What is being asked: Starting with the line that contains "for (const [end, place]" and stopping after the line that contains "a fixed frame.", output every line exactly as it stands.

····················

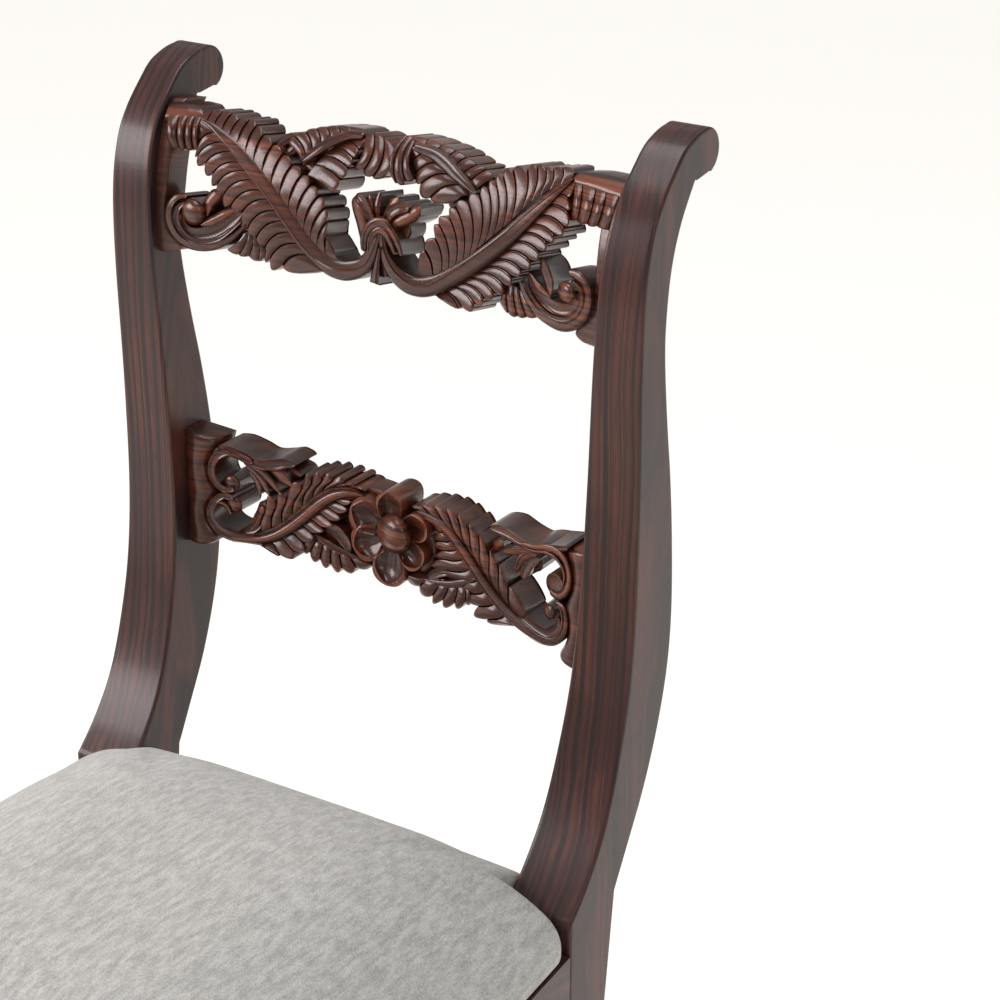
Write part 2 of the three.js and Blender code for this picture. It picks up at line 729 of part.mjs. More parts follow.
const pad_bottom = rail_top + fit_gap;
const board_bottom = pad_bottom + cover_thickness + fit_gap;
const board_top = board_bottom + board_thickness;
const block_low = rail_top - block_height;
const block_middle = rail_top - block_height / 2;
const rail_inner = (depth) => side_line(depth) - rail_thickness - fit_gap;

function corner_block(leg_inner_at, leg_face, rail_face, towards_seat) {
  const against_rail = rail_face + towards_seat * fit_gap;
  const against_leg = leg_face + towards_seat * fit_gap;
  const leg_side = (depth) => leg_inner_at(depth) - fit_gap;
  const near_end = [leg_side(against_rail) - block_reach, against_rail];
  const notch = [leg_side(against_leg), against_leg];
  const far_depth = leg_face + towards_seat * block_reach;
  const far_end = [rail_inner(far_depth), far_depth];
  const outline = [
    near_end, [leg_side(against_rail), against_rail], notch, [rail_inner(against_leg), against_leg], far_end,
  ];
  const seat_place = [0, 1].map((axis) => (near_end[axis] + notch[axis] + far_end[axis]) / 3);
  const rail_place = near_end[0] + screw_inset;
  const side_depth = far_depth - towards_seat * screw_inset;
  const screws = [
    {
      use: 'rail',
      place: [rail_place, against_rail + towards_seat * screw_seat, block_middle],
      axis: new THREE.Vector3(0, -towards_seat, 0),
      length: screw_seat + fit_gap + screw_bite,
    },
    {
      use: 'side',
      place: [rail_inner(side_depth) - screw_seat, side_depth, block_middle],
      axis: new THREE.Vector3(1, 0, 0),
      length: screw_seat + fit_gap + screw_bite,
    },
    {
      use: 'seat',
      place: [...seat_place, block_low],
      axis: new THREE.Vector3(0, 0, 1),
      length: board_bottom - block_low + seat_screw_bite,
    },
  ];
  return { outline, screws };
}

function cut(body, holes) {
  return holes.reduce((left, hole) => left.subtract(hole), body);
}

const corners = {
  rear: corner_block(post_block_inner, 0, back_rail_setback, -1),
  front: corner_block(front_leg_inner, front_leg_back, front_rail_back, 1),
};

function holes_for(use, ends) {
  return ends.flatMap((end) => corners[end].screws)
    .filter((entry) => entry.use === use)
    .map(({ place, axis, length }) => screw_hole(place, axis, length));
}

function both_sides(holes) {
  return [...holes, ...holes.map(mirrored)];
}

function build_seat_frame() {
  const side = cut(side_rail(), holes_for('side', ['rear', 'front']));
  const back = cut(cross_rail(back_rail_setback, post_block_inner), both_sides(holes_for('rail', ['rear'])));
  const front = cut(cross_rail(front_rail_front, front_leg_inner), both_sides(holes_for('rail', ['front'])));
  add('seat_rail_back', back, rail_wood);
  add('seat_rail_front', front, rail_wood);
  for (const [name, hand] of sides) {
    add(`seat_rail_${name}`, sidewise(hand, side), rail_wood);
    for (const [end, { outline, screws }] of Object.entries(corners)) {
      const holes = screws.map(({ place, axis, length }) => screw_hole(place, axis, length));
      const block = cut(prism(outline, block_low, rail_top), holes);
      add(`corner_block_${end}_${name}`, sidewise(hand, block), block_wood);
      for (const { use, place, axis, length } of screws) {
        add(`${use}_screw_${end}_${name}`, sidewise(hand, screw(place, axis, length)), steel);
      }
    }
  }
}

// Seat pad: its outline runs round the posts, its top is crowned, its sides draw in towards the bottom

function rounded_corner(corner, radius, first_angle, last_angle, turn_x, turn_y) {
  const points = [];
  for (let i = 0; i <= 4; i += 1) {
    const angle = THREE.MathUtils.degToRad(first_angle + (last_angle - first_angle) * i / 4);
    points.push([
      corner[0] + turn_x * radius + radius * Math.cos(angle),
      corner[1] + turn_y * radius + radius * Math.sin(angle),
    ]);
  }
  return points;
}

function straight(from, to, count) {
  return Array.from({ length: count - 1 }, (_, i) => [0, 1].map(
    (axis) => from[axis] + (to[axis] - from[axis]) * (i + 1) / count,
  ));
}

function pad_outline(inset) {
  const radius = pad_corner_radius - inset;
  const tuck = Math.max(pad_tuck_radius - inset, inset / 4);
  const front = -seat_depth + inset;
  const behind = pad_back_overhang - inset;
  const shelf = -pad_post_gap - inset;
  const side = (depth) => side_line(depth) - inset;
  const between = post_block_inner() - pad_post_gap - inset;
  const back = rounded_corner([between, behind], tuck, 90, 0, -1, -1);
  const shoulder = rounded_corner([side(shelf), shelf], radius, 90, 0, -1, -1);
  const toe = rounded_corner([side(front), front], radius, 0, -90, -1, 1);
  const right = [
    ...straight([0, behind], back[0], 5), ...back, [between, shelf], ...shoulder,
    ...straight(shoulder[4], toe[0], 7), ...toe, ...straight(toe[4], [0, front], 5),
  ];
  const left = right.map(([x, y]) => [-x, y]).reverse();
  return [[0, behind], ...right, [0, front], ...left].reverse();
}

const pad_middle = (pad_back_overhang - seat_depth) / 2;
const pad_half_depth = (pad_back_overhang + seat_depth) / 2;

// The crown falls off by these powers of the way out to the sides and to the ends.
const [side_power, end_power] = [2.6, 3];

function crown_at(x, y) {
  const across = Math.min(1, Math.abs(x) / side_line(y));
  const along = Math.min(1, Math.abs(y - pad_middle) / pad_half_depth);
  return pad_crown * (1 - across ** side_power) * (1 - along ** end_power);
}

function pad_body(inset, bottom, drop) {
  const outline = pad_outline(inset);
  const ring_shares = [
    [pad_bulge / pad_half_depth, 0], [0, 0.4], [0, 0.72], [0.014, 0.93], [0.05, 1], [0.14, 1],
    [0.32, 1], [0.6, 1],
  ];
  const points = [];
  for (const [inward, up] of ring_shares) {
    for (const [x, y] of outline) {
      const [px, py] = [x * (1 - inward), pad_middle + (y - pad_middle) * (1 - inward)];
      const top = pad_bottom + pad_edge_height + crown_at(px, py) - drop;
      points.push(px, py, bottom + (top - bottom) * up);
    }
  }
  const count = outline.length;
  const rings = ring_shares.length;
  points.push(0, pad_middle, bottom, 0, pad_middle, pad_bottom + pad_edge_height + pad_crown - drop);
  const [low_centre, high_centre] = [rings * count, rings * count + 1];
  const faces = [];
  for (let i = 0; i < count; i += 1) {
    const next = (i + 1) % count;
    for (let ring = 0; ring < rings - 1; ring += 1) {
      const [a, b] = [ring * count + i, ring * count + next];
      faces.push(a, b, b + count, a, b + count, a + count);
    }
    faces.push(low_centre, next, i);
    faces.push(high_centre, (rings - 1) * count + i, (rings - 1) * count + next);
  }
  const geometry = new THREE.BufferGeometry();
  geometry.setAttribute('position', new THREE.BufferAttribute(new Float32Array(points), 3));
  geometry.setIndex(faces);
  return solid(geometry);
}

function build_seat() {
  const seat_holes = both_sides(holes_for('seat', ['rear', 'front']));
  const inside = cover_thickness + fit_gap;
  const opening = turn_under + cover_thickness;
  const cover = pad_body(0, pad_bottom, 0)
    .subtract(pad_body(cover_thickness, pad_bottom + cover_thickness, cover_thickness))
    .subtract(prism(pad_outline(opening), pad_bottom - overrun, pad_bottom + cover_thickness + fit_gap));
  const cloth = prism(pad_outline(opening + fit_gap), pad_bottom, pad_bottom + cover_thickness);
  const board_inset = inside + 2 * pad_bulge;
  const board = prism(pad_outline(board_inset), board_bottom, board_top);
  const padding = pad_body(inside, board_bottom, inside)
    .subtract(prism(pad_outline(0), board_bottom - overrun, board_top + fit_gap));
  add('seat_cover', cut(cover, seat_holes), fabric);
  add('seat_foam', padding, foam);
  add('seat_board', cut(board, seat_holes), plywood);
  add('dust_cloth', cut(cloth, seat_holes), lining);
}

function build_glides() {
  const glides = [['back', back_foot_place], ['front', front_foot_place]];
  for (const [end, place] of glides) {
    for (const [name, side] of sides) add(`glide_${end}_${name}`, sidewise(side, glide(place)), nylon);
  }
}

build_frame();
build_seat_frame();
build_seat();
build_glides();

export default chair;
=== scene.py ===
"""Klismos dining chair: the visible surfaces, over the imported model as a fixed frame.

Shapes are worked out in millimetres in the chair's own measure: x from the middle, y back from the posts'
front face at the seat, z up from the springing, where the posts leave the seat. They are put into the meshes
in metres in the frame's place. A carved rail is laid out flat first, as a run, a height and a rise off its
face, and is bent to the chair last.
"""
from __future__ import annotations

import logging
import math
from dataclasses import dataclass, field
from enum import Enum

import bmesh
import bpy
import numpy as np
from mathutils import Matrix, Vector
from mathutils.kdtree import KDTree


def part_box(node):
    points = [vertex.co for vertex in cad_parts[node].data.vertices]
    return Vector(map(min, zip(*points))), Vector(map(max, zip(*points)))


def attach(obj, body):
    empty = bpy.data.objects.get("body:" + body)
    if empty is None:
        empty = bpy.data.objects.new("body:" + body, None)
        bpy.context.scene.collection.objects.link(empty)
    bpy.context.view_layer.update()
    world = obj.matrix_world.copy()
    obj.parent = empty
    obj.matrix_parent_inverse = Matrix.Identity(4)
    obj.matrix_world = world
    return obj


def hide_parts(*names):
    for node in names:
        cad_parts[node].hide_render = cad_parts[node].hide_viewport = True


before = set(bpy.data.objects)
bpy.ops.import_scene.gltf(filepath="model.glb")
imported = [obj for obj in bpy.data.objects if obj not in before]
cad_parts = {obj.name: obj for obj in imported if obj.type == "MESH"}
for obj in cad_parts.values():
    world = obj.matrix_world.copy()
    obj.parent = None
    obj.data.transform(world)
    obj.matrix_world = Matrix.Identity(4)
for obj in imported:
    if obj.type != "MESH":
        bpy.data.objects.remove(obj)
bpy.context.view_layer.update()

LOG = logging.getLogger("klismos")
Array = np.ndarray
Pair = tuple[float, float]
Triple = tuple[float, float, float]
Socket = bpy.types.NodeSocket

MM = 0.001
IN_MM = (1 / MM,) * 3
# The springing lies above the seat rails' top, and the posts rise above the springing.
RAIL_TOP_DROP = 23.0
POST_RISE = 471.0
# Read from the frame: the posts' front face and outer face, and the seat rails' top and bottom.
FACE_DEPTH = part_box("post_right")[0][1] / MM
HALF_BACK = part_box("post_right")[1][0] / MM
RAIL_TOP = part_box("seat_rail_back")[1][2] / MM
RAIL_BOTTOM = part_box("seat_rail_back")[0][2] / MM
SPRINGING = RAIL_TOP + RAIL_TOP_DROP
SEAT_DEPTH = 400.0
HALF_FRONT = 225.0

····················

Answer to the problem:
  for (const [end, place] of glides) {
    for (const [name, side] of sides) add(`glide_${end}_${name}`, sidewise(side, glide(place)), nylon);
  }
}

build_frame();
build_seat_frame();
build_seat();
build_glides();

export default chair;
=== scene.py ===
"""Klismos dining chair: the visible surfaces, over the imported model as a fixed frame.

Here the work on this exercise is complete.